Set down, exactly as written, only the lines starting with the one that holds "Reconstruct the object" and ending with the one that holds "-330, sweepRise: 13".
──────── EXTRACTED RECORDS ────────
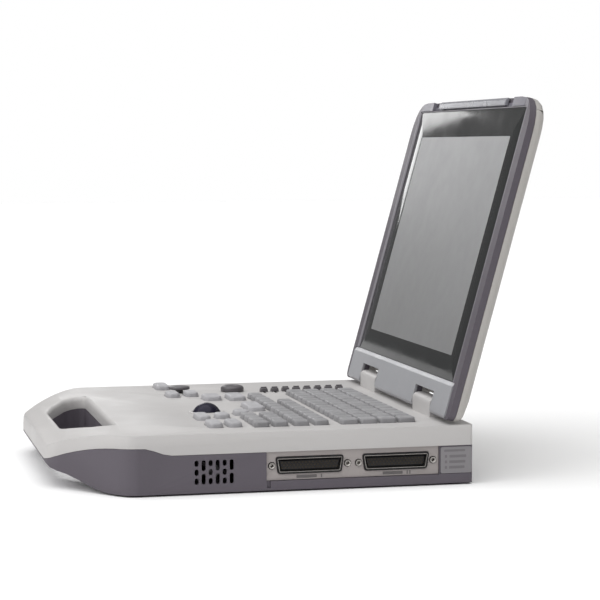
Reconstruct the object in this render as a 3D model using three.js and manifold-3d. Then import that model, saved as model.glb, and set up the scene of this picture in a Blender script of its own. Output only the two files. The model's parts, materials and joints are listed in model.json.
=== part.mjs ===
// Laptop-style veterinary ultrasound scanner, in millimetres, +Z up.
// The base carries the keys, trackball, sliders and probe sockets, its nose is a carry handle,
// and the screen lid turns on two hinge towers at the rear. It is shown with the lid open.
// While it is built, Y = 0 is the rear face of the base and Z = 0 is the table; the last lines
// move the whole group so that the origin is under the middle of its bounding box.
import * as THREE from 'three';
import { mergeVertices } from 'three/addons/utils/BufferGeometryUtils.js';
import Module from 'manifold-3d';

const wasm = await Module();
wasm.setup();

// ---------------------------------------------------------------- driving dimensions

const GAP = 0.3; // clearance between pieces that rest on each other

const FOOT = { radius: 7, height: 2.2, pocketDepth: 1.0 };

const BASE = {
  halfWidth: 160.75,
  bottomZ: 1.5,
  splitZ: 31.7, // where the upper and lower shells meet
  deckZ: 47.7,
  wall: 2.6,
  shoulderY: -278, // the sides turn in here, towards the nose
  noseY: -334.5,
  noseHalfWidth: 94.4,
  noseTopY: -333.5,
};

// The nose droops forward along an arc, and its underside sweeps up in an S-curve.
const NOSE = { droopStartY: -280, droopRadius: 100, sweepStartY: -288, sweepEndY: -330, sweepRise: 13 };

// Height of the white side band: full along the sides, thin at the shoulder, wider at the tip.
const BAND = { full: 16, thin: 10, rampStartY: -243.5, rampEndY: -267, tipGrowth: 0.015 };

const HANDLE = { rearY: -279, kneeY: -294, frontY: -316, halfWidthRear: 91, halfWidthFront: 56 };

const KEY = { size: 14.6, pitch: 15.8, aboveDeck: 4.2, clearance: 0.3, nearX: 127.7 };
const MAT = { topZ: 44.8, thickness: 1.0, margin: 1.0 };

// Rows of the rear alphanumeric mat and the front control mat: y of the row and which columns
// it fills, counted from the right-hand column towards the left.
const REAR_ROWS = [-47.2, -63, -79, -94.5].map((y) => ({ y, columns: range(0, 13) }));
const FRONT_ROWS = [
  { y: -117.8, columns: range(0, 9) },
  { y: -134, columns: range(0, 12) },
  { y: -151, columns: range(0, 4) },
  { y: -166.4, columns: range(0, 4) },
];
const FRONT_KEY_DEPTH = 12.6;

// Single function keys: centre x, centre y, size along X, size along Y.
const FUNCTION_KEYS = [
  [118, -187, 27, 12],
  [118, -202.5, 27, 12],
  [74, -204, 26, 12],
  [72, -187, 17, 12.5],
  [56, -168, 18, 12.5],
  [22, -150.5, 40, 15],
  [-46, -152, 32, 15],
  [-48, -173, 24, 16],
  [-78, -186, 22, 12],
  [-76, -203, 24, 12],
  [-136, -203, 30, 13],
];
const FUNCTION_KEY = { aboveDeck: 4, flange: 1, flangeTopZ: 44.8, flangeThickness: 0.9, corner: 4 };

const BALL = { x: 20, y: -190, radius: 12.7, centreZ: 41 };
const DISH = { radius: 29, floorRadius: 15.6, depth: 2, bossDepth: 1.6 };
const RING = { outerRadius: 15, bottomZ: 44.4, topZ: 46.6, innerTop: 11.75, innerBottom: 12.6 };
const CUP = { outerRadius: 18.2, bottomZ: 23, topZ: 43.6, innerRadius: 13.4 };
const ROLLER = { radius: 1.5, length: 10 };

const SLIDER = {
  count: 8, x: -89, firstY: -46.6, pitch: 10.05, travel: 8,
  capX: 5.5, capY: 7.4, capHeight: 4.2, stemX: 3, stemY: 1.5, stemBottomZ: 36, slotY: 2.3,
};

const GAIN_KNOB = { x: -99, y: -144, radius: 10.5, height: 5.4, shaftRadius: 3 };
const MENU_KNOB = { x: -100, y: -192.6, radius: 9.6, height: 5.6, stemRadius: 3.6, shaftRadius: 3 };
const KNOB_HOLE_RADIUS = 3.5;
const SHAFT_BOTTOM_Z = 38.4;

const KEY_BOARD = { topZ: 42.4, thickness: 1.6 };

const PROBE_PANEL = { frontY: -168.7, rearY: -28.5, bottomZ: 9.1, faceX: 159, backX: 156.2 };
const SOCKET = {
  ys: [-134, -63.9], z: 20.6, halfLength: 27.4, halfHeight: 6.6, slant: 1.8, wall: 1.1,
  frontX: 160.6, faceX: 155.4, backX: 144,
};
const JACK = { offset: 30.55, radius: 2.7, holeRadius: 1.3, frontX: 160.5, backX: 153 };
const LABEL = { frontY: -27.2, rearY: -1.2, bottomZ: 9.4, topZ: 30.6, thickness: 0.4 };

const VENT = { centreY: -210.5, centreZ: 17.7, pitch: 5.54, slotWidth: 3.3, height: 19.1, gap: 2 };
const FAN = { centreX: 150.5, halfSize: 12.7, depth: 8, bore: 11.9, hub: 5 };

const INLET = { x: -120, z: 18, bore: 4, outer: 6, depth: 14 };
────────
──────── EXTRACTED RECORDS ────────
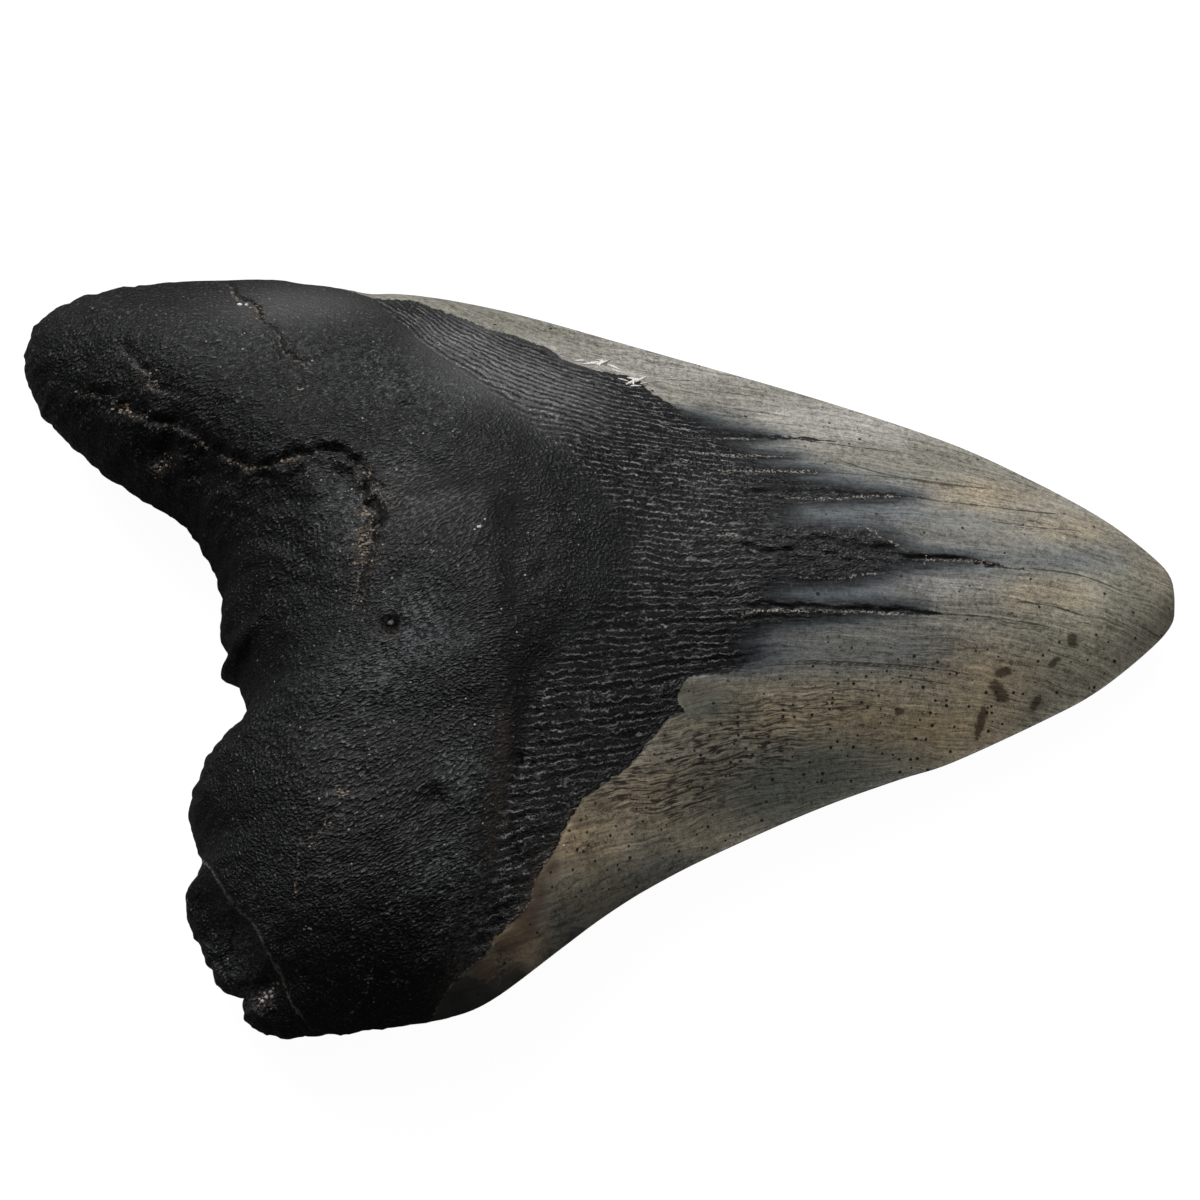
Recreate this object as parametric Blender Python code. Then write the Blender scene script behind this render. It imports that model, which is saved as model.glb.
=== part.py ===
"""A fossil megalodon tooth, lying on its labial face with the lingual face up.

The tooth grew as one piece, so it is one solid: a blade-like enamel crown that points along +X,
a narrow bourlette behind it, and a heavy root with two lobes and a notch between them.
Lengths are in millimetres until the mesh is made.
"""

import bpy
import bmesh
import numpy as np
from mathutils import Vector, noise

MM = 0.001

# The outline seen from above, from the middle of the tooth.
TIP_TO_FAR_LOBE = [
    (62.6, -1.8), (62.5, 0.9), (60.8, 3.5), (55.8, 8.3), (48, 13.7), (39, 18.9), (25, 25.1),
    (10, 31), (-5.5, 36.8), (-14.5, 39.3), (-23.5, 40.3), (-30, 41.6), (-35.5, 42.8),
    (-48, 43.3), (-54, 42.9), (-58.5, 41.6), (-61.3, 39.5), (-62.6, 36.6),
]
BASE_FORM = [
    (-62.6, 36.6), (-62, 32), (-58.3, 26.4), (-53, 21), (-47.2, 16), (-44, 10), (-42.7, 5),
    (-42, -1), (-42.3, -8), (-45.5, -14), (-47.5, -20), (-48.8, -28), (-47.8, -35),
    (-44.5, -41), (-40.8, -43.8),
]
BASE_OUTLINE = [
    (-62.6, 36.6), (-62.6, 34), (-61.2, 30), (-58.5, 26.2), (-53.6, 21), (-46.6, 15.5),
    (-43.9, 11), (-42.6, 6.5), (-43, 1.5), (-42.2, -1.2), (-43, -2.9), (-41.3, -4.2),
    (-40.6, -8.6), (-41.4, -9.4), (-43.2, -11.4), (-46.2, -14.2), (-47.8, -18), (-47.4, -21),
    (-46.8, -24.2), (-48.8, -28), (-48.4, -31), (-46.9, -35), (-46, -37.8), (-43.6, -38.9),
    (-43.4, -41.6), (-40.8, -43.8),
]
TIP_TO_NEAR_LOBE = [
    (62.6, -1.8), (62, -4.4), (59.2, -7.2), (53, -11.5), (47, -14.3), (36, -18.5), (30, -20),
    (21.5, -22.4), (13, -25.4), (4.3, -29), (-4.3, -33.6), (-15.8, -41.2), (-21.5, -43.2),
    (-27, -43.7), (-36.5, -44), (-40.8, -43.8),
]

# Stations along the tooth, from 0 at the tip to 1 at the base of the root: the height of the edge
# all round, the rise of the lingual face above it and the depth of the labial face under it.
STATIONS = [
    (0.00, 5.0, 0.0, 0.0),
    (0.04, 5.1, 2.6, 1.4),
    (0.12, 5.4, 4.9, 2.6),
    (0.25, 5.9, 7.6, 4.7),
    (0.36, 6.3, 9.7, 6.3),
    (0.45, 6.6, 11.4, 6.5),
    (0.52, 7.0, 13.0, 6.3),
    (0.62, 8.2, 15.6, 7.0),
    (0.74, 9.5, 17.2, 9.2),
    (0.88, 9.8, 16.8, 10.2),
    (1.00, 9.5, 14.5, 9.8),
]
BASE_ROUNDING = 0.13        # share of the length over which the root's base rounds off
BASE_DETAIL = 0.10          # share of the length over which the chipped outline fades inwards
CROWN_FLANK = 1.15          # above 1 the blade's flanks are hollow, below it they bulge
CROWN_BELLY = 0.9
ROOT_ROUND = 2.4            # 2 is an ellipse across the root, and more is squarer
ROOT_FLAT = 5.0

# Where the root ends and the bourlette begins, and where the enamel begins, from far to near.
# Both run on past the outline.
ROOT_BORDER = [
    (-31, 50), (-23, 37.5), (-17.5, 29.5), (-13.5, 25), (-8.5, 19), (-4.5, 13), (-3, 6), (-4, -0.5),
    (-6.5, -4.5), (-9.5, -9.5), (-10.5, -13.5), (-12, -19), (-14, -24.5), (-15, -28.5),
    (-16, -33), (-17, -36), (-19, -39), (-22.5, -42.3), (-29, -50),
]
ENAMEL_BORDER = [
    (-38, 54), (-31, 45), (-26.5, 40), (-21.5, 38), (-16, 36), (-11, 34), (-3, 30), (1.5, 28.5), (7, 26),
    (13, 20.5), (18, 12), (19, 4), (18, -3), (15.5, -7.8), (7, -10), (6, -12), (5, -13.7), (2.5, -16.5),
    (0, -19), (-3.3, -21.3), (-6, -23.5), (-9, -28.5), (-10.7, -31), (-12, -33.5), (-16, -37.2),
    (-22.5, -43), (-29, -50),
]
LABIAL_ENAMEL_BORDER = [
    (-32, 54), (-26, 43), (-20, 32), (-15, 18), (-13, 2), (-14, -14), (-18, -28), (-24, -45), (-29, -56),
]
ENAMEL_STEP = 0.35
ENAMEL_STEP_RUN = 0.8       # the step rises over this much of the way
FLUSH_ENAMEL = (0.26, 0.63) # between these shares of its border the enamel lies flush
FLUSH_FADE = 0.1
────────
● IN RESPONSE:
Reconstruct the object in this render as a 3D model using three.js and manifold-3d. Then import that model, saved as model.glb, and set up the scene of this picture in a Blender script of its own. Output only the two files. The model's parts, materials and joints are listed in model.json.
=== part.mjs ===
// Laptop-style veterinary ultrasound scanner, in millimetres, +Z up.
// The base carries the keys, trackball, sliders and probe sockets, its nose is a carry handle,
// and the screen lid turns on two hinge towers at the rear. It is shown with the lid open.
// While it is built, Y = 0 is the rear face of the base and Z = 0 is the table; the last lines
// move the whole group so that the origin is under the middle of its bounding box.
import * as THREE from 'three';
import { mergeVertices } from 'three/addons/utils/BufferGeometryUtils.js';
import Module from 'manifold-3d';

const wasm = await Module();
wasm.setup();

// ---------------------------------------------------------------- driving dimensions

const GAP = 0.3; // clearance between pieces that rest on each other

const FOOT = { radius: 7, height: 2.2, pocketDepth: 1.0 };

const BASE = {
  halfWidth: 160.75,
  bottomZ: 1.5,
  splitZ: 31.7, // where the upper and lower shells meet
  deckZ: 47.7,
  wall: 2.6,
  shoulderY: -278, // the sides turn in here, towards the nose
  noseY: -334.5,
  noseHalfWidth: 94.4,
  noseTopY: -333.5,
};

// The nose droops forward along an arc, and its underside sweeps up in an S-curve.
const NOSE = { droopStartY: -280, droopRadius: 100, sweepStartY: -288, sweepEndY: -330, sweepRise: 13 };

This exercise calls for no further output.